Review: Salome, Richmond Theatre

“You must not look at her. You look too much at her.”

Salome has quite some theatrical pedigree: presented by Rupert Goold’s Headlong company and directed by Donmar Associate Jamie Lloyd, Oscar Wilde’s one act tragedy based on the Biblical story has been radically refashioned into a bold new production currently touring the UK (Oxford, Newcastle and Brighton remain) before settling at the Hampstead Theatre for a month on 22nd June.

Set in a post-apocalyptic futuristic industrial hellhole somewhere in the Middle East, spoiled princess Salome takes a perverse fancy to Iokanaan (John the Baptist) despite or perhaps because of the grim prophecies he has for her mother, Herodias, and stepfather, the Tetrarch King Herod. It seems as if these prophecies, and the detestation both Herod and Herodias have for the prophet, are the reason for Salome’s sudden obsession but when Herod makes her an offer she can’t refuse involving a dance, the opportunistic princess sows the seeds for her own downfall.
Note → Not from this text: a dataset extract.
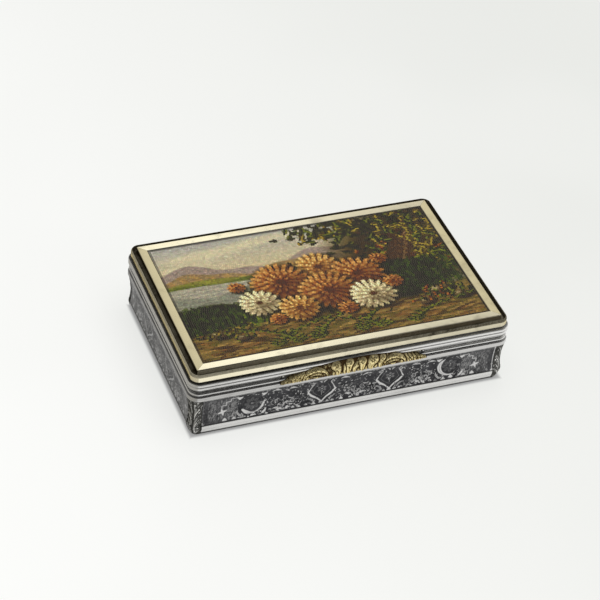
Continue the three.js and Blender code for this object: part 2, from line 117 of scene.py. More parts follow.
# %% Wire and Bench
class Wire:
    """An output socket that can stand in a sum."""

    def __init__(self, bench, socket):
        self.bench, self.socket = bench, socket

    def maths(self, operation, *values):
        return self.bench.add("ShaderNodeMath", dict(enumerate(values)), operation=operation)

    def __add__(self, other):
        return self.maths("ADD", self, other)

    def __mul__(self, other):
        return self.maths("MULTIPLY", self, other)

    def __sub__(self, other):
        return self.maths("SUBTRACT", self, other)

    def __rsub__(self, other):
        return self.maths("SUBTRACT", other, self)

    __radd__, __rmul__ = __add__, __mul__

    def size(self):
        """The same value without its sign."""
        return self.maths("ABSOLUTE", self)

    def held(self):
        """The same value, kept between 0 and 1."""
        return self.bench.add("ShaderNodeClamp", {0: self})

    def between(self, low, high, start=0.0, end=1.0):
        """Runs from start to end while this value runs from low to high."""
        values = {0: self, 1: low, 2: high, 3: start, 4: end}
        return self.bench.add("ShaderNodeMapRange", values, interpolation_type="SMOOTHSTEP")


class Bench:
    """The node tree of one material or world."""

    def __init__(self, owner):
        owner.use_nodes = True
        self.tree = owner.node_tree
        self.tree.nodes.clear()

    def add(self, kind, values=None, out=0, **settings):
        """Adds any node, sets or joins its inputs, and gives back one of its outputs."""
        node = self.tree.nodes.new(kind)
        for name, value in settings.items():
            setattr(node, name, value)
        for name, value in (values or {}).items():
            if isinstance(value, Wire):
                self.tree.links.new(value.socket, node.inputs[name])
            else:
                node.inputs[name].default_value = value
        return Wire(self, node.outputs[out]) if len(node.outputs) else node

    def mix(self, share, first, second):
        """A colour between two colours."""
        first, second = (c if isinstance(c, Wire) else (*c, 1) for c in (first, second))
        return self.add("ShaderNodeMix", {0: share, 6: first, 7: second}, 2, data_type="RGBA")

    def stretched(self, place, *factors):
        """The place, drawn out so that a pattern becomes streaks."""
        return self.add("ShaderNodeVectorMath", {0: place, 1: factors}, operation="MULTIPLY")

    def where(self):
        """The place on the piece, in millimetres."""
        return self.stretched(self.add("ShaderNodeTexCoord", out=3), *(PER_METRE,) * 3)

    def part(self, place, number=0):
        """One part of a place: 0 along, 1 across, 2 up."""
        return self.add("ShaderNodeSeparateXYZ", {0: place}, number)

    def noise(self, place, scale, detail=2.0, rough=0.5):
        values = {"Vector": place, "Scale": scale, "Detail": detail, "Roughness": rough}
        return self.add("ShaderNodeTexNoise", values)

    def attribute(self, name, out=2):
        return self.add("ShaderNodeAttribute", out=out, attribute_name=name)

    def bump(self, height, distance, under=None):
        """A Bump node over another, whose distance is given in millimetres."""
        values = {"Strength": 1.0, "Distance": distance / PER_METRE, "Height": height}
        if under is not None:
            values["Normal"] = under
        return self.add("ShaderNodeBump", values)

    def finish(self, values):
        """A Principled surface with these inputs, joined to the output."""
        shader = self.add("ShaderNodeBsdfPrincipled", values)
        self.add("ShaderNodeOutputMaterial", {"Surface": shader})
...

After a slightly slow opening 15 minutes or so, Salome soon kicks into gear with a highly visual gore-filled, sexualised take on the well known Biblical story. Not recognisably Wildean it must be said, Jamie Lloyd has stripped it bare of its original idiosyncrasies and reconstructed a savage modern tale of 21st century sexuality which surprises rather than truly shocks but nevertheless develops into an engaging account of what is a largely familiar story.
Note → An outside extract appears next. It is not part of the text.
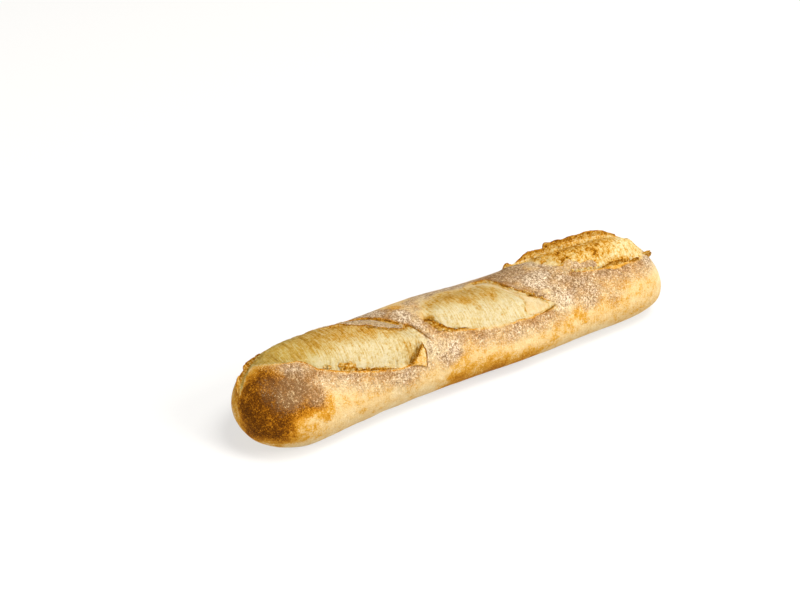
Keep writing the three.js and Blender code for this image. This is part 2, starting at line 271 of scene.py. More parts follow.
# Heaps of torn crumbs that stick to a line: its two ends as (along, around), half the width
# of the heap, how many crumbs, their smallest and largest size, how far they are baked, and
# how high they are piled in its middle.
CRUMB_HEAPS = (
    ((-112, 23.4), (-102, 26.4), 2.2, 110, 1.3, 2.8, 0.41, 2.8),
    ((-104, 27.2), (-76, 35.2), 0.6, 60, 0.9, 1.9, 0.38, 1.2),
    ((-124, 17.8), (-118, 20.4), 0.7, 16, 1.0, 2.0, 0.34, 0.9),
    ((-33, 14.5), (-30, 20.5), 1.3, 50, 1.0, 2.1, 0.47, 1.2),
    ((-30, 21), (-21, 25.2), 1.2, 70, 1.0, 2.1, 0.47, 1.2),
    ((-21, 25.6), (-5, 26.6), 0.5, 30, 0.9, 1.7, 0.44, 0.6),
    ((98, 11.6), (122, 18.6), 1.3, 44, 1.0, 2.2, 0.28, 0.5),
    ((124, 20.2), (154, 21.8), 0.6, 50, 0.9, 1.8, 0.40, 0.8),
    ((69, -25), (80, -24), 0.9, 18, 1.0, 2.0, 0.42, 0.6),
    ((28, -13.5), (46, -4), 0.5, 24, 0.8, 1.5, 0.40, 0.5),
    ((48, 4), (66, 24), 0.5, 26, 0.8, 1.5, 0.40, 0.4),
)
CRUMB_SIDES = 12

# The grid of the surface.
COLUMNS = 470
TOP_FROM, TOP_TO, TOP_STEP = -46.0, 46.0, 0.66
SIDE_ROUNDS = 62
EDGE_PULL = 0.6  # share by which grid lines close up on an edge
EDGE_PULL_REACH = 2.2
FAR_AWAY = 1e3


# --- Noise ------------------------------------------------------------------------------
def lattice_value(cell, seed):
    """A repeatable number from -1 to 1 for each whole-numbered point of a lattice."""
    mixed = cell[..., 0].astype(np.uint32) * np.uint32(374761393)
    mixed += cell[..., 1].astype(np.uint32) * np.uint32(668265263)
    mixed += cell[..., 2].astype(np.uint32) * np.uint32(2246822519)
    mixed += np.uint32(seed * 3266489917 % 4294967296)
    mixed = (mixed ^ (mixed >> np.uint32(13))) * np.uint32(1274126177)
    mixed = (mixed ^ (mixed >> np.uint32(16))) * np.uint32(2654435761)
    mixed = mixed ^ (mixed >> np.uint32(15))
    return mixed.astype(np.float64) / 2147483648.0 - 1.0


def noise(points, size, seed):
    """Smooth noise from about -1 to 1, with features of the given size."""
    scaled = np.asarray(points, float) / size
    cell = np.floor(scaled).astype(np.int64)
    share = scaled - cell
    share = share * share * (3 - 2 * share)
    total = np.zeros(scaled.shape[:-1])
    for corner in range(8):
        offset = np.array([corner & 1, corner >> 1 & 1, corner >> 2 & 1])
        weight = np.prod(np.where(offset == 1, share, 1 - share), axis=-1)
        total += weight * lattice_value(cell + offset, seed)
    return total


def rough_noise(points, size, seed, octaves=3):
    total = np.zeros(np.shape(points)[:-1])
    for octave in range(octaves):
        total += noise(points, np.asarray(size) / 2**octave, seed + octave) / 2**octave
    return total


def smooth_step(low, high, value):
    share = np.clip((value - low) / (high - low), 0, 1)
    return share * share * (3 - 2 * share)


def bell(distance, width):
    return np.exp(-((distance / width) ** 2))


def blend(first, second, share):
    return first + (second - first) * share


# --- The crust without its cuts ---------------------------------------------------------
def end_share(distance, end):
    share = np.clip(distance / end["reach"], 0, 1)
    return (1 - (1 - share) ** end["power"]) ** (1 / end["power"])


def crust_point(along, around):
    angle = around / GIRTH_RADIUS
    near_share = end_share(along + LENGTH / 2, NEAR_END)
    far_share = end_share(LENGTH / 2 - along, FAR_END)
    fullness = near_share * far_share
    wider = 1 + sum(w * bell(along - at, reach) for at, reach, w, _ in SWELLS)
    taller = 1 + sum(t * bell(along - at, reach) for at, reach, _, t in SWELLS)
    height = HEIGHT * taller
    lift = NEAR_END["lift"] * (1 - near_share) + FAR_END["lift"] * (1 - far_share)
    middle = WIDEST_LEVEL * height
    reach = np.where(np.cos(angle) > 0, height - middle, middle + SEAT_SINK)
    side = -WIDTH / 2 * wider * fullness * np.sin(angle) - BEND * (2 * along / LENGTH) ** 2
    up = middle + lift + reach * fullness * np.cos(angle)
    return np.stack([along + 0 * around, side, up], axis=-1)


def unit(vectors):
    return vectors / np.maximum(np.linalg.norm(vectors, axis=-1, keepdims=True), 1e-9)


def crust_tangents(along, around):
    step = 0.05
    inner = np.clip(along, -LENGTH / 2 + step, LENGTH / 2 - step)
    forward = crust_point(inner + step, around) - crust_point(inner - step, around)
    across = crust_point(inner, around + step) - crust_point(inner, around - step)
    return unit(forward), unit(across)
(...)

As the titular Salome, Zawe Ashton is unashamedly shallow and sexual, portraying her as hopped up on something or other, her jittery hands unable to stop themselves from running over her body, alive to her sexuality but not yet fully aware of its power and the consequences of flaunting it so vividly. This awkwardness is perfectly played in the beginning of the infamous dance sequence, thoroughly updated here but imbued with a painful ungainliness exacerbated by the reaction of Herod (which is to masturbate furiously in the open court). Ashton has to deal with much of Wilde’s repetitive text, endlessly repeating two key phrases but she fills them with sufficient petulance to remind us that this is just an oversexualised kid.
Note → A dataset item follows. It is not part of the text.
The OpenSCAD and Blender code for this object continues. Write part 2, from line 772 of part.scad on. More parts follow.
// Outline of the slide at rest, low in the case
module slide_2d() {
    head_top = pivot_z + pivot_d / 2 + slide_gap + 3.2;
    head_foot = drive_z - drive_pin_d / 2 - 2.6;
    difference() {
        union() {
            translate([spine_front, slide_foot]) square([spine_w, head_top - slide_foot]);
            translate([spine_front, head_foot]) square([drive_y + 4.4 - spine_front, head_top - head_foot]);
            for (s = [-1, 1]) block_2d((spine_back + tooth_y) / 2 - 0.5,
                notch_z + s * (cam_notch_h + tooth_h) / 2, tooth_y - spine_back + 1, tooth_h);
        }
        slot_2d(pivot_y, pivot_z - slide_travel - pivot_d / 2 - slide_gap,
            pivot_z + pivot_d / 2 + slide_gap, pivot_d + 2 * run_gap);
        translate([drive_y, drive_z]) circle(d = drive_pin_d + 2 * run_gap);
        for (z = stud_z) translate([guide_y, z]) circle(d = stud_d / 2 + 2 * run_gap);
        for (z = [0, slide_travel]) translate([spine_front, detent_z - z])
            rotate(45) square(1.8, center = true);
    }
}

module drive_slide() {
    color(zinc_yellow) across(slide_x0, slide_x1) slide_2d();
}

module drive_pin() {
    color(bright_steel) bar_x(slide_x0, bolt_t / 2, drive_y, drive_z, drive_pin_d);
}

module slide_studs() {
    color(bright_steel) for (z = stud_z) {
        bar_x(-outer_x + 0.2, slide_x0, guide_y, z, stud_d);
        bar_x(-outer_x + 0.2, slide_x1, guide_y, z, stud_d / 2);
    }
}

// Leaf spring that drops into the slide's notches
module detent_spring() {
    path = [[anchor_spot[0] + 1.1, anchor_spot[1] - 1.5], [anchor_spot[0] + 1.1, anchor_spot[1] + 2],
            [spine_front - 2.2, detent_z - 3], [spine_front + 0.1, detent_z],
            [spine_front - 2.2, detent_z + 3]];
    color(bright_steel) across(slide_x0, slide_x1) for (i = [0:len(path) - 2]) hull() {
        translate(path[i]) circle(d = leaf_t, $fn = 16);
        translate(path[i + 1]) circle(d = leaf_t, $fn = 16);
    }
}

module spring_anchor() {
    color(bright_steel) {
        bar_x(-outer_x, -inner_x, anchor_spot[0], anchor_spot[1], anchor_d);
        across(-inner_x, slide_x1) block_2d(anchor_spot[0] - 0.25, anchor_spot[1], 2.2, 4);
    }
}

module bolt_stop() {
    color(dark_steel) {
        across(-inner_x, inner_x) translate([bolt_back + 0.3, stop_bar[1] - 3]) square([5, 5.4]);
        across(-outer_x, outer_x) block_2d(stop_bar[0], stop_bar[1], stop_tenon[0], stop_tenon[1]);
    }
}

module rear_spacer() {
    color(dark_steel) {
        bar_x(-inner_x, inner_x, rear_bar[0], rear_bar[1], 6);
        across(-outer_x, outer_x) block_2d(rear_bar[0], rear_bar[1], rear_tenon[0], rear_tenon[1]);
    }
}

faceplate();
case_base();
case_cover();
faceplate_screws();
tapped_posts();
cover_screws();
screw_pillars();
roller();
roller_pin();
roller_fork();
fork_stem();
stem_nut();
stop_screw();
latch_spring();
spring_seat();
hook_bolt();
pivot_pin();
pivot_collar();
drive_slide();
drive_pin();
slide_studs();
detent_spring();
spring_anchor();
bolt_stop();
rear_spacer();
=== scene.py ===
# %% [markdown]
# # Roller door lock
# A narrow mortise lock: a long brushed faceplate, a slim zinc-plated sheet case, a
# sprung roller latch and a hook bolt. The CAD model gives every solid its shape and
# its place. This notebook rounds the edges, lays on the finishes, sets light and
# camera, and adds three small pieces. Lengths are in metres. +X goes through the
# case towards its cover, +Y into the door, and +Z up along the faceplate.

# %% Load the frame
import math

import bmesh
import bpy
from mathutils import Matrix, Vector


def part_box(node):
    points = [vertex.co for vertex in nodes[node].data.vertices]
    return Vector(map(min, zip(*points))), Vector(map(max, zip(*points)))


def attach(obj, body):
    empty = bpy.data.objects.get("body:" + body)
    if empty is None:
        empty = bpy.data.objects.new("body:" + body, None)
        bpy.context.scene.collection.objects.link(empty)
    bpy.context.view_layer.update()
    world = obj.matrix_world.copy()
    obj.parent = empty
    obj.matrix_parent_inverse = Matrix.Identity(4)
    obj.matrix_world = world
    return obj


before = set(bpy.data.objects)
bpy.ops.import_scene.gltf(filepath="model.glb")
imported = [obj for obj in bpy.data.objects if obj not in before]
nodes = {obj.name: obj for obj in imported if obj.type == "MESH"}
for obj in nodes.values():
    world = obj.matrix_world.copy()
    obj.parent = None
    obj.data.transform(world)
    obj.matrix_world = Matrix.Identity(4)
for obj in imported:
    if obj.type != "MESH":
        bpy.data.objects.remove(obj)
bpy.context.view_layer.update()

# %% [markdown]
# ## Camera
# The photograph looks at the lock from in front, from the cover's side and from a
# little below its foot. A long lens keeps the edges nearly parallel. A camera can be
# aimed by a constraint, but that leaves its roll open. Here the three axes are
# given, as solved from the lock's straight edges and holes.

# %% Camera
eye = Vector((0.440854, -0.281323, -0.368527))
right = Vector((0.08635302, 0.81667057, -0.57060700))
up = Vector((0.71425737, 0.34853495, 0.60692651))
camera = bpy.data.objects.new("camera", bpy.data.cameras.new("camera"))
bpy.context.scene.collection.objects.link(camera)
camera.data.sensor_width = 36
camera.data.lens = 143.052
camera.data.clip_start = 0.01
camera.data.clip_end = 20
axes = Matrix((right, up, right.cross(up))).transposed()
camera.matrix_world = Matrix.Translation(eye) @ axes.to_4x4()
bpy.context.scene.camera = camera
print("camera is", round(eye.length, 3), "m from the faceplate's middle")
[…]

As the tyrannical, testosterone-fuelled Herod, Con O’Neill is quite something: sexually hungry for men and women alike and unable to control his urges, leading to his rash promise that leads to the climactic demand. Physically he gave a magnificent portrayal of this rapacious despot and the human frailty beneath the swaggering, but I wasn’t 100% convinced by his vocal delivery, strangely high-pitched and mostly delivered at a bellow. Jaye Griffiths is vocally much stronger as his attention-hungry embittered wife and as a result becomes something of a focal point as probably the strongest performance onstage. Seun Shote’s Iokanaan deserves a special mention though: kept chained under a manhole, his first arrival from his prison kickstarts the show, his muscular presence rising from the deeps and spewing forth prophetic pronouncements with a powerful baritone. The rest of the ensemble is strong but there is little to distinguish them from one another, only Richard Cant’s heartbroken Page of Herodias stands out with his revelations about the true closeness of his friendship with the Young Syrian Sam Donovan.

The design by Soutra Gilmour is impressive, all the more so considering how it reinvents the traditional stage at Richmond and is a touring show, with a large square sandpit strewn with puddles of tar dominating the dungeon-like space, scaffolds and lighting rigs around the walls add to savagery of the landscape. Combined with very effective lighting and pulsing sound design, there is a great sense of atmosphere to this production culminating in the production of an extremely gory and effective severed head, and with a running time of just 90 minutes, it doesn’t outstay its welcome. All in all, something really quite different and interesting that you should make the effort to see.

Running time: 90 minutes (without interval)
Programme cost: £3
Note: smoke, haze and scenes of a sexual nature abound in this production so probably not one for the sensitive.